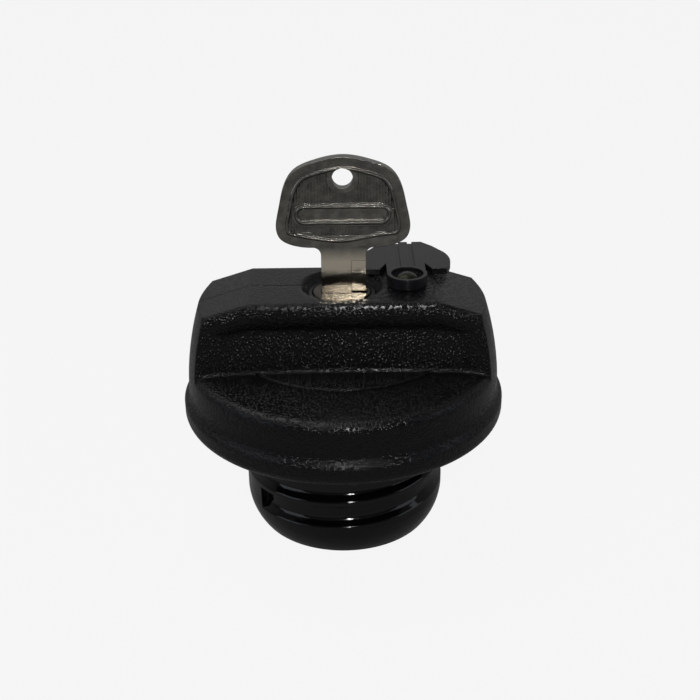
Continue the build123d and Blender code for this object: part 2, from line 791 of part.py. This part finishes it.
def lean_width(z, half_top, half_low):
    """Half width of a leaning side at a height between shoulder and top."""
    share = (top_z - z) / (top_z - shoulder_z)
    return half_top + (half_low - half_top) * share


def panel_ends(low, deep):
    """Four leaning wedges that bring the panels up to the bar's sides at their ends."""
    rise = top_z - low
    per_z = 1 / (top_z - shoulder_z)
    lean = Vector(-panel_end_lean * per_z, (bar_w - bar_low_w) / 2 * per_z, 1)
    far = body_r + 5
    inner = deep - panel_depth - 0.01
    plan = Polyline((panel_end_x - panel_ramp, inner, low), (panel_end_x, deep, low),
                    (far, deep, low), (far, inner, low), close=True)
    wedge = extrude(make_face(plan), amount=rise * lean.length, dir=lean)
    pair = [wedge, mirror(wedge, Plane.YZ)]
    return pair + [mirror(piece, Plane.XZ) for piece in pair]


def grip_bar():
    """The bar: a rolled top edge, and a sunk panel on each side."""
    low = shoulder_z - 2.0
    half_top, half_low = bar_w / 2, bar_low_w / 2
    deep = lean_width(low, half_top, half_low)
    core = draft_prism(half_top - panel_depth, deep - panel_depth, low, top_z)
    bar = (core + panel_ends(low, deep)) & under_top(0.9, low - 1)
    return (bar + rolled_edge()) & leaning_body(low, top_z + 1)


def shoulder():
    """The low crowned body in front of and behind the bar."""
    edge_z = shoulder_z - shoulder_fillet
    edge_r = side_radius(edge_z)
    f = shoulder_fillet
    top_r = edge_r - f
    mid_z = (crease_z + edge_z) / 2
    crown = shoulder_z + shoulder_crown
    return turned(
        run((0, crease_z), (body_r, crease_z)),
        bow((body_r, crease_z), (side_radius(mid_z), mid_z), (edge_r, edge_z)),
        bow((edge_r, edge_z), (edge_r - 0.293 * f, edge_z + 0.707 * f), (top_r, shoulder_z)),
        bow((top_r, shoulder_z), (top_r / 2, shoulder_z + shoulder_crown * 0.75), (0, crown)),
        run((0, crown), (0, crease_z)))


def skirt():
    """The wide ring at the foot of the grip."""
    return turned(
        run((0, rim_z), (rim_r, rim_z)),
        bow((rim_r, rim_z), (ring_r - 0.3, rim_z + 0.75), (ring_r, ring_side_z)),
        run((ring_r, ring_side_z), (ring_r, ring_top_z)),
        bow((ring_r, ring_top_z), (ring_r - 0.2, ring_top_z + 0.55), (ring_r - 0.65, ring_top_z + 0.9)),
        run((ring_r - 0.65, ring_top_z + 0.9), (body_r, crease_z), (0, crease_z), (0, rim_z)))


def lens_pocket():
    """Shallow scoop in the shoulder, deepest along its curved edge."""
    low_y = lean_width(shoulder_z, bar_w / 2, bar_low_w / 2) - panel_depth
    sag = lens_reach - low_y
    arc_r = (lens_x ** 2 + sag ** 2) / (2 * sag)
    plan = disc(arc_r, shoulder_z - 4, shoulder_z + 4, 0, -(lens_reach - arc_r))
    floor = extrude(make_face(Polyline(
        (-lens_x - 5, -low_y, shoulder_z + shoulder_crown * 0.85),
        (-lens_x - 5, -low_y, shoulder_z + 4),
        (-lens_x - 5, -lens_reach - 2, shoulder_z + 4),
        (-lens_x - 5, -lens_reach - 2, shoulder_z + shoulder_crown * 0.6 - lens_drop),
        close=True)), amount=2 * (lens_x + 5), dir=(1, 0, 0))
    return plan & floor


def hollow():
    """The space inside the shell, one wall in from its outside."""
    roof = shoulder_z - wall
    mid = (skirt_bore_top + roof) / 2
    lip_r = skirt_bore_r - snap_h - 0.45    # snap lip that holds the flange
    low_space = turned(
        run((0, rim_z - 1), (lip_r, rim_z - 1), (lip_r, flange_z - free_gap - 0.3),
            (skirt_bore_r, flange_z - free_gap), (skirt_bore_r, skirt_bore_top),
            (side_radius(skirt_bore_top, wall), skirt_bore_top)),
        bow((side_radius(skirt_bore_top, wall), skirt_bore_top), (side_radius(mid, wall), mid),
            (side_radius(roof, wall), roof)),
        run((side_radius(roof, wall), roof), (0, roof), (0, rim_z - 1)))
    half_top = bar_w / 2 - panel_depth - wall
    deep = lean_width(roof - 1, half_top, bar_low_w / 2 - panel_depth - wall)
    bar_space = draft_prism(half_top, deep, roof - 1, top_z) & under_top(wall, roof - 2)
    return low_space + (bar_space & leaning_body(roof - 1, top_z, wall))


def grip_shell():
    """Moulded grip: skirt, shoulder, bar, and the seats inside it."""
    shell = skirt() + shoulder() + grip_bar()
    pocket = lens_pocket()
    shell = shell - pocket - Rot(0, 0, 180) * pocket - hollow()
    shell += disc(tube_r, tube_z, inner_top + 0.2)
    for x, y in boss_places():
        shell += disc(boss_r, carrier_top, top_line(boss_x, wall) + 0.1, x, y)
        shell -= disc(screw_r, carrier_top - 1, carrier_top + screw_len, x, y)
    rib = block(boss_x - boss_r, side_radius(skirt_bore_top, wall) + 0.5, -rib_t / 2, rib_t / 2,
                carrier_top + free_gap, shoulder_z - wall + 0.3)
    shell += around(rib, 4, 45)
    shell -= disc(tube_r + free_gap, tube_z - 4, tube_z)
    shell -= disc(barrel_r + seat_gap, tube_z - 1, inner_top - 1.6 + seat_gap)
    shell -= disc(barrel_nose_r + seat_gap, tube_z, top_z + 1)
    dish = turned(run((0, dish_z), (dish_low_r, dish_z), (dish_r, top_z), (dish_r, top_z + 1),
                      (0, top_z + 1), (0, dish_z)))
    shell -= dish
    shell -= disc(rivet_shank_r + seat_gap, inner_top - 1, top_z + 1, pivot_x)
    seam = block(-body_r, -dish_low_r, -seam_w / 2, seam_w / 2, shoulder_z + 2, top_z + 1)
    return shell - (seam - under_top(seam_depth, shoulder_z))


# --------------------------------------------------------------- dust cover
def dust_cover():
    """Winged cover on a tongue, with a cup round its rivet."""
    low = top_z + cover_gap
    high = low + cover_t
    w, flat = cover_half_w, cover_flat
    right = [(flat, cover_far), (w * 0.66, cover_far - 2.7), (w * 0.9, cover_far - 6.5)]
    plan = Curve() + [
        Polyline((-right[2][0], right[2][1]), (-right[1][0], right[1][1]), (-flat, cover_far),
                 (flat, cover_far), right[1], right[2]),
        ThreePointArc(right[2], (w, cover_wing_y), (w - 1.1, cover_near)),
        Polyline((w - 1.1, cover_near), (flat + 1.3, cover_near), (flat, cover_near + 3.1), (flat, 0),
                 (-flat, 0), (-flat, cover_near + 3.1), (-flat - 1.3, cover_near), (1.1 - w, cover_near)),
        ThreePointArc((1.1 - w, cover_near), (-w, cover_wing_y), (-right[2][0], right[2][1])),
    ]
    plate = Pos(0, 0, low) * extrude(make_face(plan), cover_t)
    plate = fillet(plate.edges().group_by(Axis.Z)[-1], 0.1)
    cup = disc(cup_r, low, high + cup_h)
    cover = plate + cup - disc(cup_r - cup_wall, high, high + cup_h + 1)
    groove = block(-finger_groove_w / 2, finger_groove_w / 2, cup_r + 0.6, cover_far + 1,
                   high - 0.45, high + 1)
    for side in (-1, 1):
        cover -= Pos(side * finger_groove_x, 0, 0) * groove
    cover -= disc(rivet_shank_r + run_gap, low - 1, high + 1)
    return Pos(pivot_x, 0, 0) * cover


def cover_rivet():
    """Domed rivet that the dust cover swings on."""
    head_z = top_z + cover_gap + cover_t + seat_gap
    tail_top = inner_top - rivet_washer_t
    dome_r = (rivet_head_r ** 2 + rivet_head_h ** 2) / (2 * rivet_head_h)
    dome = Pos(0, 0, head_z + rivet_head_h - dome_r) * Sphere(dome_r)
    head = dome & disc(rivet_head_r, head_z, head_z + rivet_head_h)
    shank = disc(rivet_shank_r, tail_top - rivet_tail_t, head_z)
    tail = disc(rivet_head_r - 0.2, tail_top - rivet_tail_t, tail_top)
    return Pos(pivot_x, 0, 0) * (head + shank + tail)


def rivet_washer():
    """Washer under the grip's top wall, at the rivet's tail."""
    return tube(rivet_washer_r, rivet_shank_r + seat_gap, inner_top - rivet_washer_t, inner_top, pivot_x)


# ------------------------------------------------------------------- output
def nodes():
    """Every piece by its name."""
    bolt = locking_bolt()
    pieces = {
        "plug_neck": plug_neck(),
        "seal_ring": seal_ring(),
        "clutch_ring": clutch_ring(),
        "thrust_washer": thrust_washer(),
        "spring_cage": spring_cage(),
        "vent_grille": vent_grille(),
        "pressure_poppet": pressure_poppet(),
        "pressure_gasket": pressure_gasket(),
        "pressure_spring": pressure_spring(),
        "vacuum_valve": vacuum_valve(),
        "vacuum_stem_cap": vacuum_stem_cap(),
        "vacuum_spring": vacuum_spring(),
        "grip_shell": grip_shell(),
        "bolt_carrier": bolt_carrier(),
        "carrier_screws": carrier_screws(),
        "lock_barrel": lock_barrel(),
        "barrel_retainer": barrel_retainer(),
        "cover_rivet": cover_rivet(),
        "rivet_washer": rivet_washer(),
        "dust_cover": dust_cover(),
        "lock_rotor": lock_rotor(),
        "rotor_clip": rotor_clip(),
        "cam_plate": cam_plate(),
        "locking_bolt_back": bolt,
        "locking_bolt_front": Rot(0, 0, 180) * bolt,
        "key": key(),
    }
    for i, low in enumerate(wafer_heights()):
        pieces[f"wafer_{i + 1}"] = wafer(low)
    return pieces


os.makedirs("parts", exist_ok=True)
for name, shape in nodes().items():
    export_step(shape, f"parts/{name}.step")
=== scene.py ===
"""A locking fuel filler cap: its finishes, its fine moulded and stamped detail,
and the studio round it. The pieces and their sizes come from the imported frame.
"""
import json
from math import pi, radians

import bpy
from mathutils import Matrix, Vector

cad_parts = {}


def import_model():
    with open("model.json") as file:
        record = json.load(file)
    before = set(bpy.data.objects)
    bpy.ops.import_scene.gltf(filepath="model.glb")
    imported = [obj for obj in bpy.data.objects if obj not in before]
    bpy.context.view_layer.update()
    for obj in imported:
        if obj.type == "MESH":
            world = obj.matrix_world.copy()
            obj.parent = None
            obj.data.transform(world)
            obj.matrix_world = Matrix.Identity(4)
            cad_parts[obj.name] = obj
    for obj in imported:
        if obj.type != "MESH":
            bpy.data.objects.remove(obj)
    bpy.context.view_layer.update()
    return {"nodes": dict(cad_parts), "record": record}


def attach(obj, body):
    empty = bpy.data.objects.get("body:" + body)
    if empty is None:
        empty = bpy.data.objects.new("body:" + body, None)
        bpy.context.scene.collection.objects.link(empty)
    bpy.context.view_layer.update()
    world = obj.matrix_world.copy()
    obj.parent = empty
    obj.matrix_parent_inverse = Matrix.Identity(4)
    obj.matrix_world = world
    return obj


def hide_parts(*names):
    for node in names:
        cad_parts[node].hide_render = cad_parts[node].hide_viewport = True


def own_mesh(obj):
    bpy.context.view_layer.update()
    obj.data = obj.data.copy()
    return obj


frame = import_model()
MM = 0.001


# ------------------------------------------------------------------ node graph
def linear(code):
    """An sRGB hex colour as a linear RGBA value."""
    parts = [int(code[i:i + 2], 16) / 255 for i in (1, 3, 5)]
    return [c / 12.92 if c <= 0.04045 else ((c + 0.055) / 1.055) ** 2.4 for c in parts] + [1.0]


def level(value):
    """A grey for a colour ramp that carries a number."""
    return (value, value, value, 1)


def add(tree, kind, inputs=None, stops=(), **settings):
    """One node with its settings. A node or a socket given as an input is linked, a node by its
    first output, and anything else is set. Stops are a colour ramp's places and colours."""
    made = tree.nodes.new("ShaderNode" + kind)
    for name, value in settings.items():
        setattr(made, name, value)
    for at, (position, colour) in enumerate(stops):
        made.color_ramp.elements[at].position = position
        made.color_ramp.elements[at].color = colour
    for name, value in (inputs or {}).items():
        if isinstance(value, bpy.types.Node):
            value = value.outputs[0]
        if isinstance(value, bpy.types.NodeSocket):
            tree.links.new(value, made.inputs[name])
        else:
            made.inputs[name].default_value = value
    return made


def blank(name):
    """An empty material and its tree."""
    material = bpy.data.materials.new(name)
    material.use_nodes = True
    material.node_tree.nodes.clear()
    return material, material.node_tree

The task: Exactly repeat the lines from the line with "for i, low in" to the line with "obj.data = obj.data.copy()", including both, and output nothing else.

In response:
    for i, low in enumerate(wafer_heights()):
        pieces[f"wafer_{i + 1}"] = wafer(low)
    return pieces


os.makedirs("parts", exist_ok=True)
for name, shape in nodes().items():
    export_step(shape, f"parts/{name}.step")
=== scene.py ===
"""A locking fuel filler cap: its finishes, its fine moulded and stamped detail,
and the studio round it. The pieces and their sizes come from the imported frame.
"""
import json
from math import pi, radians

import bpy
from mathutils import Matrix, Vector

cad_parts = {}


def import_model():
    with open("model.json") as file:
        record = json.load(file)
    before = set(bpy.data.objects)
    bpy.ops.import_scene.gltf(filepath="model.glb")
    imported = [obj for obj in bpy.data.objects if obj not in before]
    bpy.context.view_layer.update()
    for obj in imported:
        if obj.type == "MESH":
            world = obj.matrix_world.copy()
            obj.parent = None
            obj.data.transform(world)
            obj.matrix_world = Matrix.Identity(4)
            cad_parts[obj.name] = obj
    for obj in imported:
        if obj.type != "MESH":
            bpy.data.objects.remove(obj)
    bpy.context.view_layer.update()
    return {"nodes": dict(cad_parts), "record": record}


def attach(obj, body):
    empty = bpy.data.objects.get("body:" + body)
    if empty is None:
        empty = bpy.data.objects.new("body:" + body, None)
        bpy.context.scene.collection.objects.link(empty)
    bpy.context.view_layer.update()
    world = obj.matrix_world.copy()
    obj.parent = empty
    obj.matrix_parent_inverse = Matrix.Identity(4)
    obj.matrix_world = world
    return obj


def hide_parts(*names):
    for node in names:
        cad_parts[node].hide_render = cad_parts[node].hide_viewport = True


def own_mesh(obj):
    bpy.context.view_layer.update()
    obj.data = obj.data.copy()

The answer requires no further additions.